Freddie Mac’s latest Refinance Report shows that the refinance boom the industry has seen since the onset of the Great Recession ended in the second quarter of 2014. The share of borrowers refinancing fell below 50 percent for the first time since the third quarter of 2008. This represents the longest boom since Freddie Mac started its quarterly Refinance Report in 1990.

The full report and statistics are available on our Housing & Economic Research site.

Here are a few of the highlights from this quarter’s refinance report.

  • Of borrowers who refinanced during the second quarter of 2014, 40 percent shortened their loan term, approximately the same as the previous quarter and the highest since 1992.
  • In the second quarter, an estimated $7.8 billion in net home equity was cashed out during a refinance of conventional prime-credit home mortgages, up from the revised $5 billion last quarter. Adjusted for inflation, annual cash-out volumes during 2010 through 2013 have been the smallest since 1997.

  • In aggregate, U.S. home equity grew by an estimated $4.1 trillion during the two-year period through March 31, 2014. Much of this gain was attributable to home value gains.
  • The average mortgage interest rate reduction in the second quarter was about 1.4 percentage points – or a savings of about 24 percent. On a $200,000 loan, that translates into interest savings of about $2,800 during the next 12 months.
  • Homeowners who refinanced through HARP during the second quarter of 2014 benefited from an average mortgage interest rate reduction of 1.6 percentage points and will save an average of $3,200 in interest payments during the first 12 months, or about $260 every month. (Could you, or someone you know benefit from HARP?)
  • About 79 percent of those who refinanced their first-lien home mortgage maintained approximately the same loan amount or lowered their principal balance by paying in additional money at the closing table, down 4 percent from the previous quarter.

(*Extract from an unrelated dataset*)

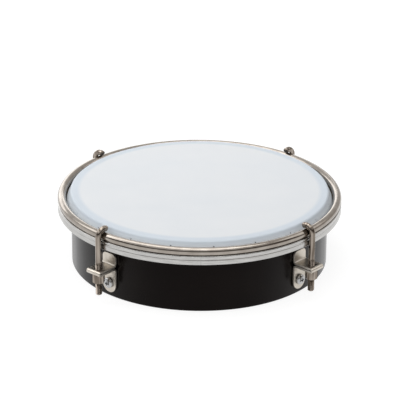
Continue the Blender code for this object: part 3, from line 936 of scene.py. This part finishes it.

The peak was 88 percent during the second quarter of 2012.
  • The median age of the original loan outstanding before refinance increased to 7.3 years during the first quarter, the most since the analysis began in 1985 and unchanged from the previous quarter.

Full article available at http://www.freddiemac.com/blog/research_and_analysis/20140730_cash_out_refinancing_ticks_higher.html

We estimate more than 25 million American borrowers refinanced their loans to the tune of over $70 billion in total interest payment savings during this most recent refinance boom. At the same time, homeowners cashed-out approximately $215 billion in home equity when they refinanced, adjusted for inflation. During the 2001-2004 refinance boom we saw over $600 billion in cash-out refinancing. With the second quarter data in, adjusted for inflation, American’s are taking equity out of their homes when refinancing at about same level we saw in the mid-to-late 90’s. So, even with recent house price gains and rock-bottom, record-setting, all-time low mortgage interest rates we experienced over the past 4 years, American households are not cashing out equity at rates we’ve seen in recent history.